→ **What you will do**: Please repeat all of the listing exactly.

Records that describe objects
************

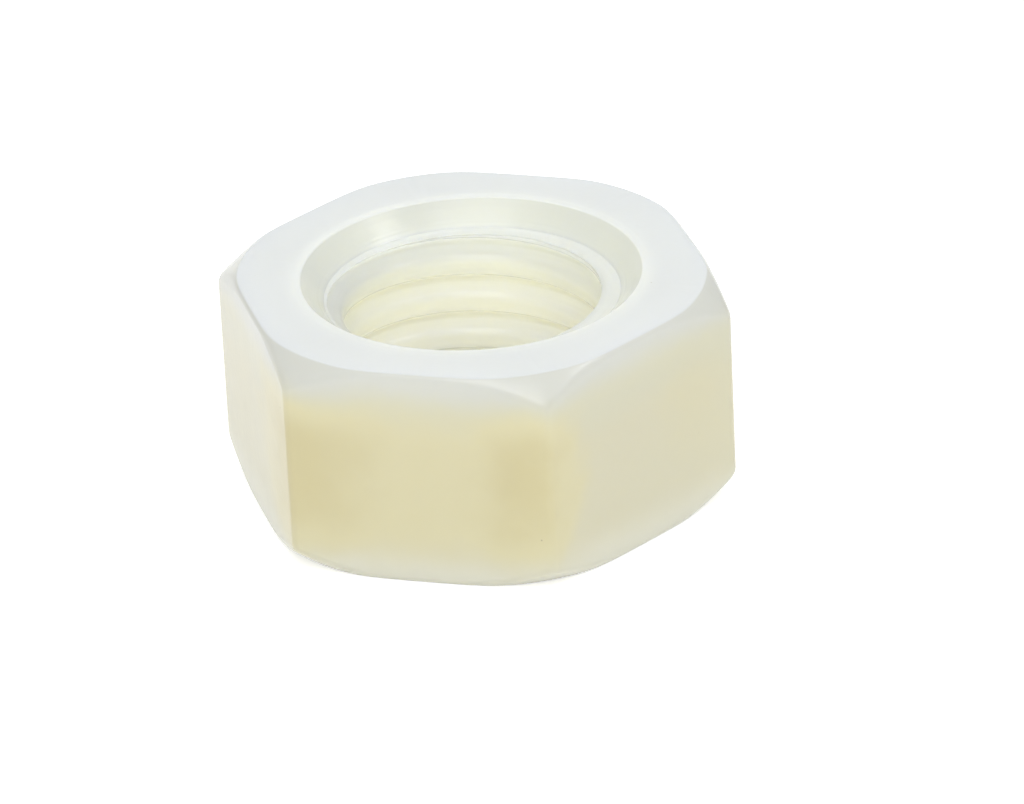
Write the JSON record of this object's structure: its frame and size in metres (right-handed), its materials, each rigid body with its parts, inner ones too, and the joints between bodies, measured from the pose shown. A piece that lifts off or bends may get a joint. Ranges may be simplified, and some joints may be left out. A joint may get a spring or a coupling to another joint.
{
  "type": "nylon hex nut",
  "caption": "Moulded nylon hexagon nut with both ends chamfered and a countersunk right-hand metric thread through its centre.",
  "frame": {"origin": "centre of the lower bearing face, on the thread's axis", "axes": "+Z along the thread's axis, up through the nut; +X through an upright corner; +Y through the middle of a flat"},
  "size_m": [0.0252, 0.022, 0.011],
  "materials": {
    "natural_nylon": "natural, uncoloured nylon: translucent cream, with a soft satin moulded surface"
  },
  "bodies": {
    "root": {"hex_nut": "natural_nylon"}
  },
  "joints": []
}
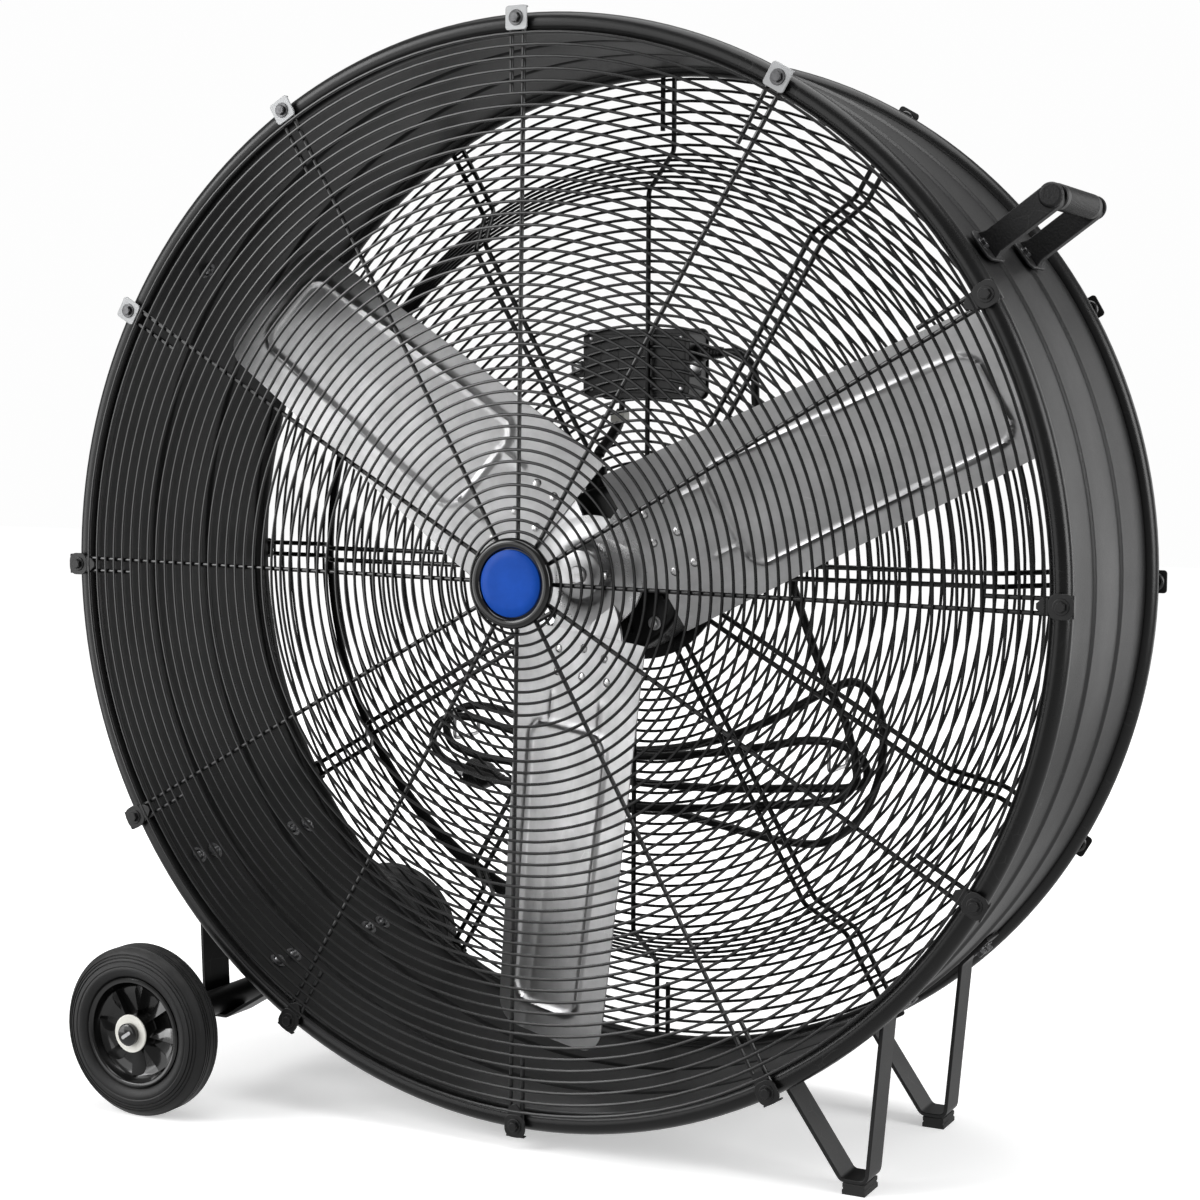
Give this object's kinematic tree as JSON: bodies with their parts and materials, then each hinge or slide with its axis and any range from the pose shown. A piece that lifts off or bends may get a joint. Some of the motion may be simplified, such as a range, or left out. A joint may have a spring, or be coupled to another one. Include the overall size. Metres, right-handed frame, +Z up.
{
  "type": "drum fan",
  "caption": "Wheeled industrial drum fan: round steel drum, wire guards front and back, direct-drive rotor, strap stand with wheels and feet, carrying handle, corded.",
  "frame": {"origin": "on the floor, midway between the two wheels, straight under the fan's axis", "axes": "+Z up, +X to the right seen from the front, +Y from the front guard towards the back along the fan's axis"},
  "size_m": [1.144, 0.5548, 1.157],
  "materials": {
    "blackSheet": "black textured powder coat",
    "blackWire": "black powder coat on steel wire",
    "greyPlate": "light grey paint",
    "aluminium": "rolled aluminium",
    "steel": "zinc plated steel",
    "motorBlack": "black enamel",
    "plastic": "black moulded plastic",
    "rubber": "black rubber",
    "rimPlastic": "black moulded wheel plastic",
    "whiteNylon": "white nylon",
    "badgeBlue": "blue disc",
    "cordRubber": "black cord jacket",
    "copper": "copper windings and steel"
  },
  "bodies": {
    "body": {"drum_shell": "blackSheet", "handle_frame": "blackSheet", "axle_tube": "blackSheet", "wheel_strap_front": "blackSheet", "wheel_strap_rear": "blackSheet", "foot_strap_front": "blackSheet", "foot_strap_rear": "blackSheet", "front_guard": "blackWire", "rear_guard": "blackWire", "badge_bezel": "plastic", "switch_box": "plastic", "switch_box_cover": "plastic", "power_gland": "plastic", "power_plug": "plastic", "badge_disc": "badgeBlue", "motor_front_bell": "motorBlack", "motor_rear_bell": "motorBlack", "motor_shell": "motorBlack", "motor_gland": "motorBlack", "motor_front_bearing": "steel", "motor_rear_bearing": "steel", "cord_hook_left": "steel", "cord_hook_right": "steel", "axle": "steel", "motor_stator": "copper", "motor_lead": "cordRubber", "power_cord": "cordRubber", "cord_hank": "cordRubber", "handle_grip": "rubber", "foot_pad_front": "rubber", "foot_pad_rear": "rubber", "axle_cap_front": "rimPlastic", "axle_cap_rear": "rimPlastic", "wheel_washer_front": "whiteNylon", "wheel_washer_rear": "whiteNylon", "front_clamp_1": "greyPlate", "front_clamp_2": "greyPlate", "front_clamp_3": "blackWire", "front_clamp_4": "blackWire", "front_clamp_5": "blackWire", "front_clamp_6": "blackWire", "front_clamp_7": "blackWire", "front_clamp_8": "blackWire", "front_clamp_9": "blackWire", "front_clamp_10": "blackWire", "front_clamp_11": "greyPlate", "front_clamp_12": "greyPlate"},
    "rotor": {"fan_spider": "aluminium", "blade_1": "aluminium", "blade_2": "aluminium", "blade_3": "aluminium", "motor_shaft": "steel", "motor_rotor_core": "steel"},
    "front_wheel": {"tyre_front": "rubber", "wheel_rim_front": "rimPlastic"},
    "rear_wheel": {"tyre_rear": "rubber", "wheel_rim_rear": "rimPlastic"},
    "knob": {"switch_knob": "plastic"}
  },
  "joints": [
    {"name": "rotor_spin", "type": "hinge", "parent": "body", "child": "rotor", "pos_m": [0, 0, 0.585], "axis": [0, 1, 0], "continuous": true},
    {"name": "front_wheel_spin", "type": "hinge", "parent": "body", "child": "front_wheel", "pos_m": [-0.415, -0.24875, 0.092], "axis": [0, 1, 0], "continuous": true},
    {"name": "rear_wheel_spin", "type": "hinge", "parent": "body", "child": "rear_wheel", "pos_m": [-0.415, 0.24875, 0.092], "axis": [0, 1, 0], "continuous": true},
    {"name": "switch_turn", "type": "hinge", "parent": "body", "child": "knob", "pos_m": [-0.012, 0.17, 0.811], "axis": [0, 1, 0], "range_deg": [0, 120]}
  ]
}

************

→ **Exercise response**:
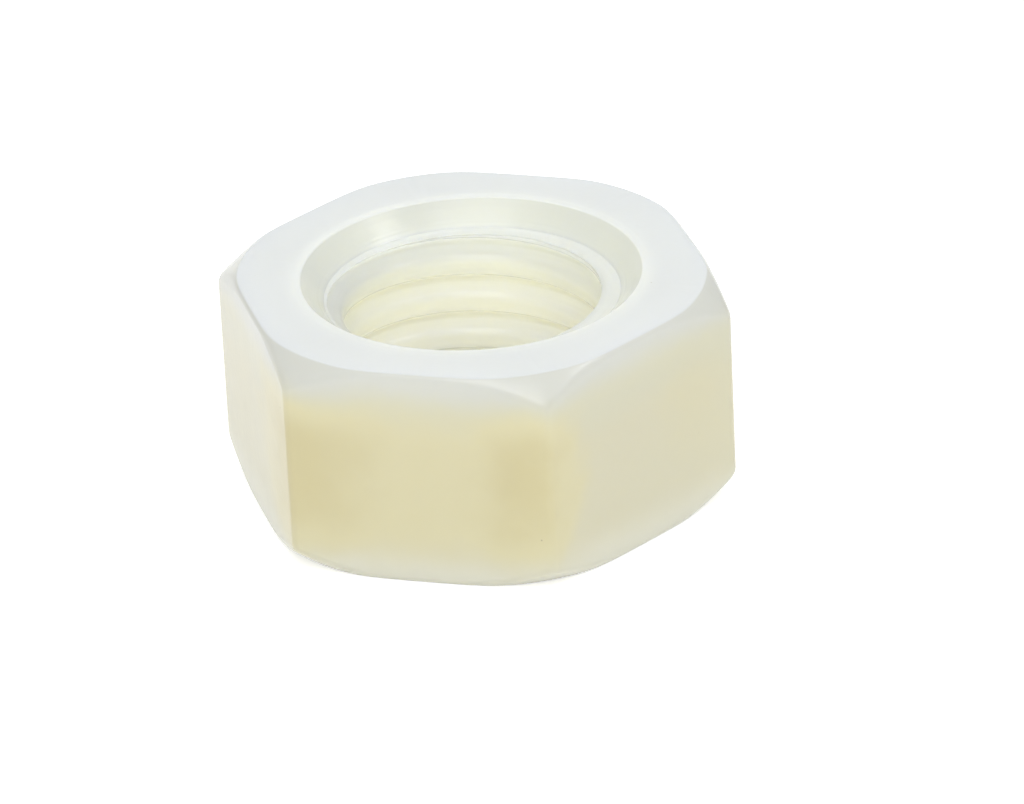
Write the JSON record of this object's structure: its frame and size in metres (right-handed), its materials, each rigid body with its parts, inner ones too, and the joints between bodies, measured from the pose shown. A piece that lifts off or bends may get a joint. Ranges may be simplified, and some joints may be left out. A joint may get a spring or a coupling to another joint.
{
  "type": "nylon hex nut",
  "caption": "Moulded nylon hexagon nut with both ends chamfered and a countersunk right-hand metric thread through its centre.",
  "frame": {"origin": "centre of the lower bearing face, on the thread's axis", "axes": "+Z along the thread's axis, up through the nut; +X through an upright corner; +Y through the middle of a flat"},
  "size_m": [0.0252, 0.022, 0.011],
  "materials": {
    "natural_nylon": "natural, uncoloured nylon: translucent cream, with a soft satin moulded surface"
  },
  "bodies": {
    "root": {"hex_nut": "natural_nylon"}
  },
  "joints": []
}
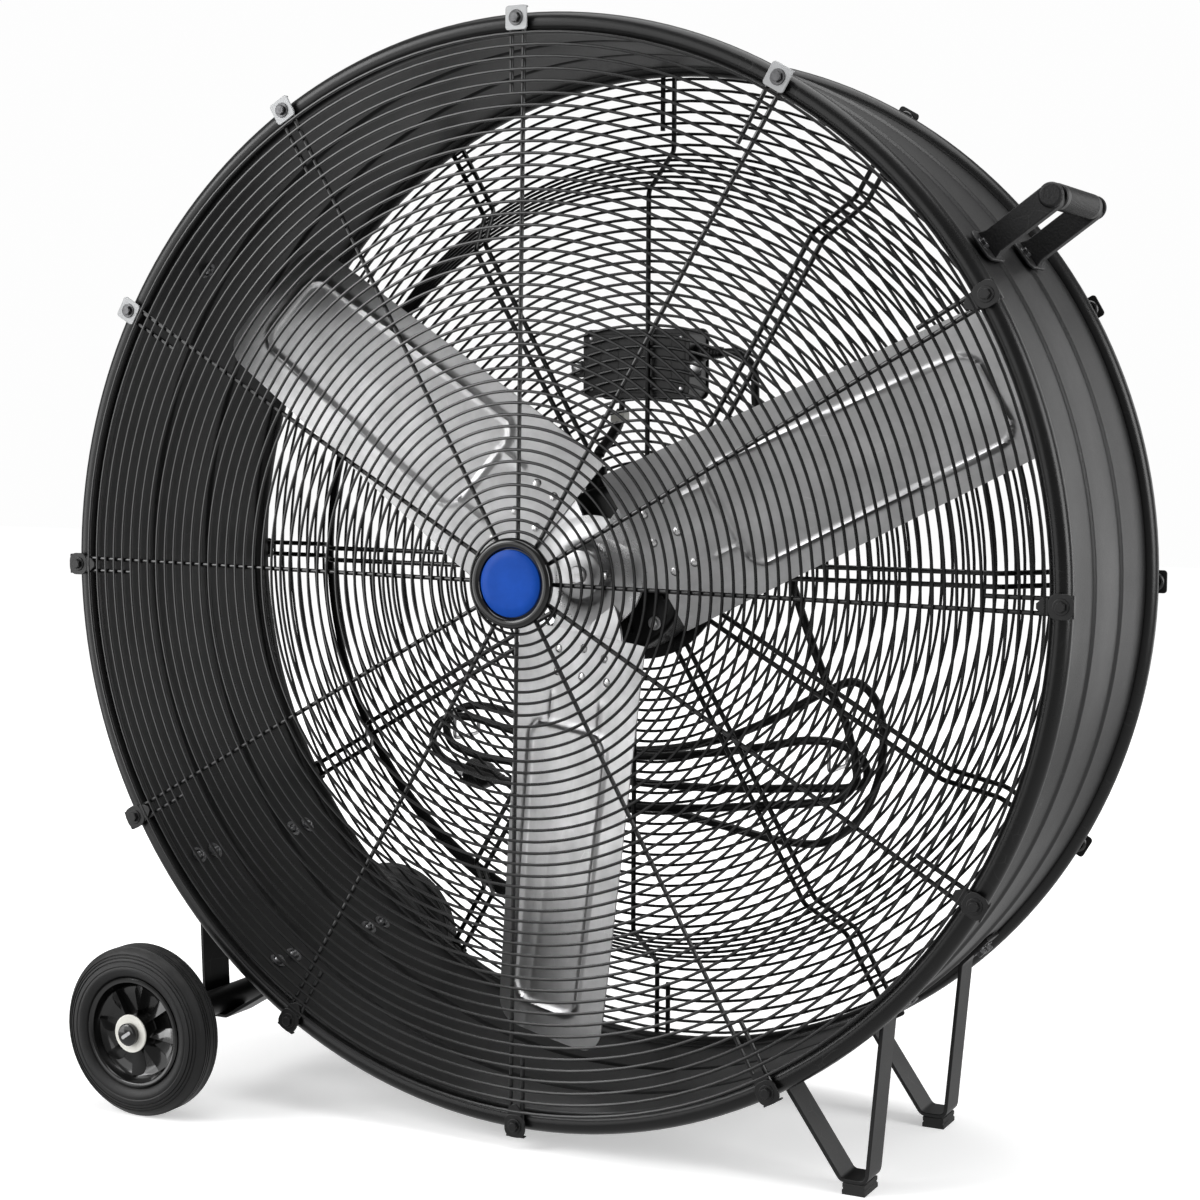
Give this object's kinematic tree as JSON: bodies with their parts and materials, then each hinge or slide with its axis and any range from the pose shown. A piece that lifts off or bends may get a joint. Some of the motion may be simplified, such as a range, or left out. A joint may have a spring, or be coupled to another one. Include the overall size. Metres, right-handed frame, +Z up.
{
  "type": "drum fan",
  "caption": "Wheeled industrial drum fan: round steel drum, wire guards front and back, direct-drive rotor, strap stand with wheels and feet, carrying handle, corded.",
  "frame": {"origin": "on the floor, midway between the two wheels, straight under the fan's axis", "axes": "+Z up, +X to the right seen from the front, +Y from the front guard towards the back along the fan's axis"},
  "size_m": [1.144, 0.5548, 1.157],
  "materials": {
    "blackSheet": "black textured powder coat",
    "blackWire": "black powder coat on steel wire",
    "greyPlate": "light grey paint",
    "aluminium": "rolled aluminium",
    "steel": "zinc plated steel",
    "motorBlack": "black enamel",
    "plastic": "black moulded plastic",
    "rubber": "black rubber",
    "rimPlastic": "black moulded wheel plastic",
    "whiteNylon": "white nylon",
    "badgeBlue": "blue disc",
    "cordRubber": "black cord jacket",
    "copper": "copper windings and steel"
  },
  "bodies": {
    "body": {"drum_shell": "blackSheet", "handle_frame": "blackSheet", "axle_tube": "blackSheet", "wheel_strap_front": "blackSheet", "wheel_strap_rear": "blackSheet", "foot_strap_front": "blackSheet", "foot_strap_rear": "blackSheet", "front_guard": "blackWire", "rear_guard": "blackWire", "badge_bezel": "plastic", "switch_box": "plastic", "switch_box_cover": "plastic", "power_gland": "plastic", "power_plug": "plastic", "badge_disc": "badgeBlue", "motor_front_bell": "motorBlack", "motor_rear_bell": "motorBlack", "motor_shell": "motorBlack", "motor_gland": "motorBlack", "motor_front_bearing": "steel", "motor_rear_bearing": "steel", "cord_hook_left": "steel", "cord_hook_right": "steel", "axle": "steel", "motor_stator": "copper", "motor_lead": "cordRubber", "power_cord": "cordRubber", "cord_hank": "cordRubber", "handle_grip": "rubber", "foot_pad_front": "rubber", "foot_pad_rear": "rubber", "axle_cap_front": "rimPlastic", "axle_cap_rear": "rimPlastic", "wheel_washer_front": "whiteNylon", "wheel_washer_rear": "whiteNylon", "front_clamp_1": "greyPlate", "front_clamp_2": "greyPlate", "front_clamp_3": "blackWire", "front_clamp_4": "blackWire", "front_clamp_5": "blackWire", "front_clamp_6": "blackWire", "front_clamp_7": "blackWire", "front_clamp_8": "blackWire", "front_clamp_9": "blackWire", "front_clamp_10": "blackWire", "front_clamp_11": "greyPlate", "front_clamp_12": "greyPlate"},
    "rotor": {"fan_spider": "aluminium", "blade_1": "aluminium", "blade_2": "aluminium", "blade_3": "aluminium", "motor_shaft": "steel", "motor_rotor_core": "steel"},
    "front_wheel": {"tyre_front": "rubber", "wheel_rim_front": "rimPlastic"},
    "rear_wheel": {"tyre_rear": "rubber", "wheel_rim_rear": "rimPlastic"},
    "knob": {"switch_knob": "plastic"}
  },
  "joints": [
    {"name": "rotor_spin", "type": "hinge", "parent": "body", "child": "rotor", "pos_m": [0, 0, 0.585], "axis": [0, 1, 0], "continuous": true},
    {"name": "front_wheel_spin", "type": "hinge", "parent": "body", "child": "front_wheel", "pos_m": [-0.415, -0.24875, 0.092], "axis": [0, 1, 0], "continuous": true},
    {"name": "rear_wheel_spin", "type": "hinge", "parent": "body", "child": "rear_wheel", "pos_m": [-0.415, 0.24875, 0.092], "axis": [0, 1, 0], "continuous": true},
    {"name": "switch_turn", "type": "hinge", "parent": "body", "child": "knob", "pos_m": [-0.012, 0.17, 0.811], "axis": [0, 1, 0], "range_deg": [0, 120]}
  ]
}